Date of this Version
Neethu Shah, Clustering and Classification of Multi-domain Proteins, MS Thesis, University of Nebraska, Lincoln, 2013.
Rapid development of next-generation sequencing technology has led to an unprecedented growth in protein sequence data repositories over the last decade. Majority of these proteins lack structural and functional characterization. This necessitates design and development of fast, efficient, and sensitive computational tools and algorithms that can classify these proteins into functionally coherent groups.
Domains are fundamental units of protein structure and function. Multi-domain proteins are extremely complex as opposed to proteins that have single or no domains. They exhibit network-like complex evolutionary events such as domain shuffling, domain loss, and domain gain. These events therefore, cannot be represented in the conventional protein clustering algorithms like phylogenetic reconstruction and Markov clustering. In this thesis, a multi-domain protein classification system is developed primarily based on the domain composition of protein sequences. Using the principle of co-clustering (biclustering), both proteins and domains are simultaneously clustered, where each bicluster contains a subset of proteins and domains forming a complete bipartite graph. These clusters are then converted into a network of biclusters based on the domains shared between the clusters, thereby classifying the proteins into similar protein families.
We applied our biclustering network approach on a multi-domain protein family, Regulator of G-protein Signalling (RGS) proteins, where heterogeneous domain composition exists among subfamilies. Our approach showed mostly consistent clustering with the existing RGS subfamilies. The average maximum Jaccard Index scores for the clusters obtained by Markov Clustering and phylogenetic clustering methods against the biclusters were 0.64 and 0.60, respectively.
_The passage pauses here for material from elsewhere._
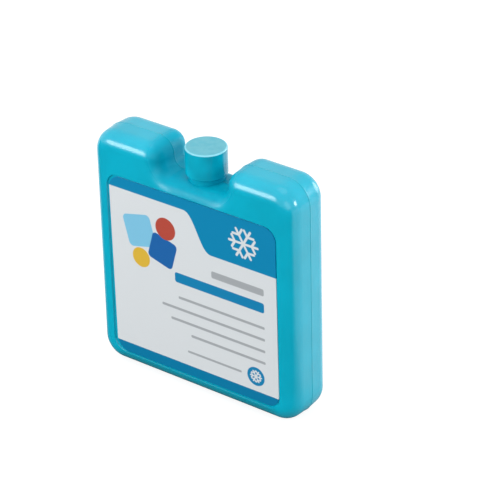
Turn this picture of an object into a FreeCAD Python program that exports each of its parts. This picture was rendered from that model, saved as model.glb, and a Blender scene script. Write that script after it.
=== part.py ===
import FreeCAD, Part
import math
import os
import Sketcher
from FreeCAD import Vector

# Reusable ice brick, blow-moulded in two halves and filled with freezing gel.
# It stands on its lower edge: X is its width, Y its thickness, and Z points up.
# The origin is at the middle of the lower edge, and the labelled face looks along -Y.

# Driving dimensions, in millimetres and degrees
SIZES = {
    # The brick's outline seen from the front, at the plane where the mould halves part
    "width": 70.0,
    "shoulder_height": 74.5,
    "thickness": 16.5,
    "corner_radius": 7.2,
    # Each mould half draws off along Y, so every side leans in towards both faces
    "mould_draft": 3.0,
    "edge_radius": 4.6,
    # The flat foot, where the ridge of the parting line is trimmed off below
    "foot_width": 7.6,
    # The notch in the top edge, which the cap stands in. Its side is a convex arc at the top,
    # a short straight wall, and a concave arc down to the floor with what height is left
    "notch_width": 22.6,
    "notch_depth": 8.4,
    "notch_top_radius": 4.8,
    "notch_wall_height": 0.4,
    # The shallow label panel in each face, with sloping walls. A flat ledge is left at its
    # sides, and it laps a little into the soft edges at the foot and under the notch
    "panel_ledge": 0.65,
    "panel_foot_lap": 0.5,
    "panel_notch_lap": 1.1,
    "panel_corner_radius": 4.4,
    "panel_depth": 0.5,
    "panel_wall_slope": 25.0,
    # The round collar on the notch's floor that the cap's skirt stands on
    "seat_rise": 1.25,
    "seat_inset": 0.75,
    # The cap, a cup pushed down over the filler neck
    "cap_diameter": 11.9,
    "cap_height": 8.25,
    "cap_wall": 1.2,
    "cap_roof": 1.5,
    "cap_edge_radius": 0.45,
    "cap_foot_chamfer": 0.4,
    "cap_clearance": 0.05,
    "neck_tip_chamfer": 0.4,
    # The printed card in the front panel, laid in by hand and so a little off true
    "label_side_gap": 0.75,
    "label_end_gap": 0.55,
    "label_thickness": 0.25,
    "label_corner_radius": 4.0,
    "label_shift": 0.2,
    "label_turn": 0.35,
}

# What follows from the driving dimensions, as expressions on the sheet's cells
side = "sizes.width / 2"
face = "sizes.thickness / 2"
notch_side = "sizes.notch_width / 2"
notch_floor = "(sizes.shoulder_height - sizes.notch_depth)"
notch_root_radius = "(sizes.notch_depth - sizes.notch_wall_height - sizes.notch_top_radius)"
draft = "(sizes.mould_draft * 1 deg)"
edge_reach = f"(({face} - sizes.edge_radius) * tan{draft} + sizes.edge_radius / cos{draft})"
ridge = f"(sizes.foot_width / 2 * tan{draft})"
panel_floor = f"({face} - sizes.panel_depth)"
panel_side = f"({side} - {edge_reach} - sizes.panel_ledge)"
panel_bottom = f"({edge_reach} - {ridge} - sizes.panel_foot_lap)"
panel_top = f"({notch_floor} - {edge_reach} + sizes.panel_notch_lap)"
seat_height = f"({notch_floor} + sizes.seat_rise)"
seat_radius = "(sizes.cap_diameter / 2 - sizes.seat_inset)"
cap_top = f"({seat_height} + sizes.cap_height)"
cap_ceiling = f"({cap_top} - sizes.cap_roof)"
cap_radius = "sizes.cap_diameter / 2"
cap_bore_radius = f"({cap_radius} - sizes.cap_wall)"
neck_radius = f"({cap_bore_radius} - sizes.cap_clearance)"
label_side = f"({panel_side} - sizes.label_side_gap)"
label_end = f"(({panel_top} - {panel_bottom}) / 2 - sizes.label_end_gap)"

doc = FreeCAD.newDocument("ice_brick")
sheet = doc.addObject("Spreadsheet::Sheet", "sizes")
for row, (alias, value) in enumerate(SIZES.items(), start=1):
    sheet.set(f"A{row}", alias)
    sheet.set(f"B{row}", str(value))
    sheet.setAlias(f"B{row}", alias)
doc.recompute()


def number(expression):
    """The present value of an expression on the sheet's cells."""
    return float(sheet.evalExpression(expression))


def new_body(name):
    body = doc.addObject("PartDesign::Body", name)
    body.Label = name
    return body


def origin_plane(body, role):
    return next(part for part in body.Origin.OriginFeatures if part.Role == role)


def front_sketch(body, name, forward=None, right=None, up=None, turn=None):
    """A sketch seen from the front: its x is X, its y is Z and its normal is -Y.

    The expressions move it forward, right and up, and turn it.
    """
    sketch = body.newObject("Sketcher::SketchObject", name)
    sketch.AttachmentSupport = [(origin_plane(body, "XZ_Plane"), "")]
    sketch.MapMode = "FlatFace"
    moves = {"Base.x": right, "Base.y": up, "Base.z": forward, "Rotation.Angle": turn}
    for path, expression in moves.items():
        if expression:
            sketch.setExpression(f".AttachmentOffset.{path}", expression)
    return sketch


def bind(sketch, expression, kind, *geometry):
    """Add a dimension that takes its value from the sheet."""
    index = sketch.addConstraint(Sketcher.Constraint(kind, *geometry, number(expression)))
    sketch.setExpression(f"Constraints[{index}]", expression)


def angle_of(direction):
    return math.atan2(direction.y, direction.x)


def round_corner(sketch, corner, before, after, came, goes, radius):
    """An arc at a corner that the loop comes to along came and leaves along goes."""
    reach = number(radius)
    centre = corner - came * reach + goes * reach
    turns_left = came.cross(goes).z > 0
    first = angle_of(-goes)
    last = angle_of(came)
    if not turns_left:
        first, last = last, first
    circle = Part.Circle(centre, Vector(0, 0, 1), reach)
    arc = sketch.addGeometry(Part.ArcOfCircle(circle, first, last))
    start, end = (1, 2) if turns_left else (2, 1)
    sketch.addConstraint(Sketcher.Constraint("Tangent", before, 2, arc, start))
    sketch.addConstraint(Sketcher.Constraint("Tangent", arc, end, after, 1))
    bind(sketch, radius, "Radius", arc)


def place_line(sketch, line, level, expression):
    """Fix a level line's height, or an upright line's distance from the middle."""
    sketch.addConstraint(Sketcher.Constraint("Horizontal" if level else "Vertical", line))
    kind = "DistanceY" if level else "DistanceX"
    if expression == "0":
        axis = -1 if level else -2
        sketch.addConstraint(Sketcher.Constraint("PointOnObject", line, 1, axis))
    elif expression.startswith("-"):
        bind(sketch, expression[1:], kind, line, 1, -1, 1)
    else:
        bind(sketch, expression, kind, -1, 1, line, 1)


def draw_loop(sketch, corners):
    """Draw a closed loop of level and upright lines, its corners listed anticlockwise.

    A corner is (x, y, radius), each an expression. A radius of None leaves it sharp.
    """
    count = len(corners)
    places = [Vector(number(x), number(y), 0) for x, y, radius in corners]
    radii = [number(radius) if radius else 0.0 for x, y, radius in corners]
    headings = []
    lines = []
    for i, place in enumerate(places):
        after = (i + 1) % count
        heading = (places[after] - place).normalize()
        start = place + heading * radii[i]
        end = places[after] - heading * radii[after]
        headings.append(heading)
        lines.append(sketch.addGeometry(Part.LineSegment(start, end)))
    for i, (x, y, radius) in enumerate(corners):
        if radius:
            came = headings[i - 1]
            round_corner(sketch, places[i], lines[i - 1], lines[i], came, headings[i], radius)
        else:
            joint = Sketcher.Constraint("Coincident", lines[i - 1], 2, lines[i], 1)
            sketch.addConstraint(joint)
    for i, (x, y, radius) in enumerate(corners):
        level = abs(headings[i].y) < 0.5
        place_line(sketch, lines[i], level, y if level else x)


def draw_rectangle(sketch, right, bottom, top, radius):
    """Draw a rectangle with rounded corners, as wide to the left as to the right."""
    left = f"-{right}"
    corners = [(left, bottom), (right, bottom), (right, top), (left, top)]
    draw_loop(sketch, [(x, y, radius) for x, y in corners])


def extrude(body, kind, sketch, name, length):
    """A pad or a pocket of that length."""
    feature = body.newObject(f"PartDesign::{kind}", name)
    feature.Profile = sketch
    feature.setExpression("Length", length)
    return feature


def turn_about_z(body, sketch, name):
    feature = body.newObject("PartDesign::Revolution", name)
    feature.Profile = sketch
    feature.ReferenceAxis = (sketch, ["V_Axis"])
    feature.Angle = 360.0
    doc.recompute()
    return feature


def dress(body, kind, name, base, picks, size, expression):
    """A fillet or a chamfer on the edges of base that picks(edge) is true for."""
    names = [f"Edge{i}" for i, edge in enumerate(base.Shape.Edges, start=1) if picks(edge)]
    if not names:
        raise RuntimeError(f"{name} found no edge")
    feature = body.newObject(f"PartDesign::{kind}", name)
    feature.Base = (base, names)
    feature.setExpression(size, expression)
    doc.recompute()
    return feature


def near(value, target):
    return abs(value - target) < 1e-4


def on_a_face(edge):
    """True where the whole edge lies in the brick's front or back face."""
    box = edge.BoundBox
    return near(box.YMin, box.YMax) and near(abs(box.YMin), number(face))


def ring(radius, height):
    """A test for the level circle about Z with that radius and height."""

    def picks(edge):
        box = edge.BoundBox
        level = near(box.ZMin, number(height)) and near(box.ZMax, number(height))
        return level and near(box.XMax, number(radius))

    return picks


# The brick, shell and filling in one: two drafted halves that meet at y = 0
brick = new_body("brick_body")
outline = front_sketch(brick, "outline")
draw_loop(
    outline,
    [
        (f"-{side}", f"-{ridge}", "sizes.corner_radius"),
        (side, f"-{ridge}", "sizes.corner_radius"),
        (side, "sizes.shoulder_height", "sizes.corner_radius"),
        (notch_side, "sizes.shoulder_height", "sizes.notch_top_radius"),
        (notch_side, notch_floor, notch_root_radius),
        (f"-{notch_side}", notch_floor, notch_root_radius),
        (f"-{notch_side}", "sizes.shoulder_height", "sizes.notch_top_radius"),
        (f"-{side}", "sizes.shoulder_height", "sizes.corner_radius"),
    ],
)
halves = extrude(brick, "Pad", outline, "mould_halves", face)
halves.SideType = "Two sides"
halves.setExpression("Length2", face)
halves.setExpression("TaperAngle", "-sizes.mould_draft")
halves.setExpression("TaperAngle2", "-sizes.mould_draft")
doc.recompute()
soft_edges = dress(
    brick, "Fillet", "soft_edges", halves, on_a_face, "Radius", "sizes.edge_radius"
)

# The foot: the lower ridge is trimmed level, so that the brick stands up
below_foot = front_sketch(brick, "below_foot")
draw_loop(
    below_foot,
    [
        (f"-{side}", "-sizes.edge_radius", None),
        (side, "-sizes.edge_radius", None),
        (side, "0", None),
        (f"-{side}", "0", None),
    ],
)
foot = extrude(brick, "Pocket", below_foot, "foot", "sizes.thickness")
foot.SideType = "Symmetric"
doc.recompute()

# A shallow panel in the front face, and the same in the back one
panel_outline = front_sketch(brick, "panel_outline", forward=face)
draw_rectangle(panel_outline, panel_side, panel_bottom, panel_top, "sizes.panel_corner_radius")
front_panel = extrude(brick, "Pocket", panel_outline, "front_panel", "sizes.panel_depth")
front_panel.setExpression("TaperAngle", "-sizes.panel_wall_slope")
doc.recompute()
if front_panel.Shape.Volume > foot.Shape.Volume - 1:
    raise RuntimeError("the panel cuts nothing")
back_panel = brick.newObject("PartDesign::Mirrored", "back_panel")
back_panel.Originals = [front_panel]
back_panel.MirrorPlane = (origin_plane(brick, "XZ_Plane"), [""])
brick.Tip = back_panel
doc.recompute()

# The seat and the filler neck, turned about Z, with their foot sunk in the brick
neck_profile = front_sketch(brick, "neck_profile")
neck_foot = f"({notch_floor} - sizes.edge_radius)"
draw_loop(
    neck_profile,
    [
        ("0", neck_foot, None),
        (seat_radius, neck_foot, None),
        (seat_radius, seat_height, None),
        (neck_radius, seat_height, None),
        (neck_radius, cap_ceiling, None),
        ("0", cap_ceiling, None),
    ],
)
neck = turn_about_z(brick, neck_profile, "filler_neck")
tip_ring = ring(neck_radius, cap_ceiling)
dress(brick, "Chamfer", "neck_tip", neck, tip_ring, "Size", "sizes.neck_tip_chamfer")

# The cap: its roof rests on the neck and its skirt on the seat
cap = new_body("filler_cap")
cap_profile = front_sketch(cap, "cap_profile")
draw_loop(
    cap_profile,
    [
        ("0", cap_ceiling, None),
        (cap_bore_radius, cap_ceiling, None),
        (cap_bore_radius, seat_height, None),
        (cap_radius, seat_height, None),
        (cap_radius, cap_top, None),
        ("0", cap_top, None),
    ],
)
cup = turn_about_z(cap, cap_profile, "cup")
top_ring = ring(cap_radius, cap_top)
soft_cup = dress(cap, "Fillet", "cap_edge", cup, top_ring, "Radius", "sizes.cap_edge_radius")
foot_ring = ring(cap_radius, seat_height)
dress(cap, "Chamfer", "cap_foot", soft_cup, foot_ring, "Size", "sizes.cap_foot_chamfer")

# The label: a card on the floor of the front panel
label = new_body("front_label")
label_outline = front_sketch(
    label,
    "label_outline",
    forward=panel_floor,
    right="sizes.label_shift",
    up=f"({panel_bottom} + {panel_top}) / 2",
    turn="sizes.label_turn",
)
label_low = f"-{label_end}"
draw_rectangle(label_outline, label_side, label_low, label_end, "sizes.label_corner_radius")
extrude(label, "Pad", label_outline, "card", "sizes.label_thickness")

doc.recompute()
for item in doc.Objects:
    if "Invalid" in item.State or "Error" in item.State:
        raise RuntimeError(f"{item.Name} failed")
os.makedirs("parts", exist_ok=True)
for body in (brick, cap, label):
    if body.Shape.isNull() or not body.Shape.isValid():
        raise RuntimeError(f"{body.Label} has no valid shape")
    body.Shape.exportStep(f"parts/{body.Label}.step")
    print(body.Label, round(body.Shape.Volume, 1), "mm3")
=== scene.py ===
import math

import bpy
import numpy as np
from bpy.props import FloatProperty, FloatVectorProperty, PointerProperty
from mathutils import Matrix, Vector


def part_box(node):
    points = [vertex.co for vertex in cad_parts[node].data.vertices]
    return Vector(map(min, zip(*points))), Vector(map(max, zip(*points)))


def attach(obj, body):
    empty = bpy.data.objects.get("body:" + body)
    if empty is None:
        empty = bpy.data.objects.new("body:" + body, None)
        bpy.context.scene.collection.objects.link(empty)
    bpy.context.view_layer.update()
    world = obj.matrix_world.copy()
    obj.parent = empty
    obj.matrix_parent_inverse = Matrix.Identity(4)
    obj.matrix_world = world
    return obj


bl_info = {
    "name": "Ice brick looks",
    "version": (1, 0, 0),
    "blender": (4, 5, 0),
    "location": "3D View > Sidebar > Ice brick",
    "description": "Dresses the packed ice brick in its plastic, print and parting line",
    "category": "Object",
}

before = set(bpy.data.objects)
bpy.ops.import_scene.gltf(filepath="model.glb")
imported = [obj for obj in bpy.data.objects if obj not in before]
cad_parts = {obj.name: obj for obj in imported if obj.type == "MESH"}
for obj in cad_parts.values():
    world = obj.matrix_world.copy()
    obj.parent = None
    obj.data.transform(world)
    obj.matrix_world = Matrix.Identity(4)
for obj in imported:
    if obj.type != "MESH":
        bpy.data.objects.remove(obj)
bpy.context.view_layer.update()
BRICK_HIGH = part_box("brick_body")[1]
CAP_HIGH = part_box("filler_cap")[1]
CARD_LOW, CARD_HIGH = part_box("front_label")
MM = 0.001


def linear(hex_colour):
    """The linear values of an sRGB colour written as six hex digits."""
    channels = [int(hex_colour[i : i + 2], 16) / 255 for i in (0, 2, 4)]
    return [c / 12.92 if c <= 0.04045 else ((c + 0.055) / 1.055) ** 2.4 for c in channels]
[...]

Compared to other clustering methods, our approach uses auxiliary domain information of each protein, and therefore, generates more functionally coherent protein clusters and differentiates each protein subfamily from each other. Biclustered networks on complete nine proteomes showed that the number of multi-domain proteins included in connected biclusters rapidly increased with genome complexity, 48.5% in bacteria to 80% in eukaryotes.
Protein clustering and classification, incorporating such wealth of additonal domain information on protein networks has wide applications and would impact functional analysis and characterization of novel proteins.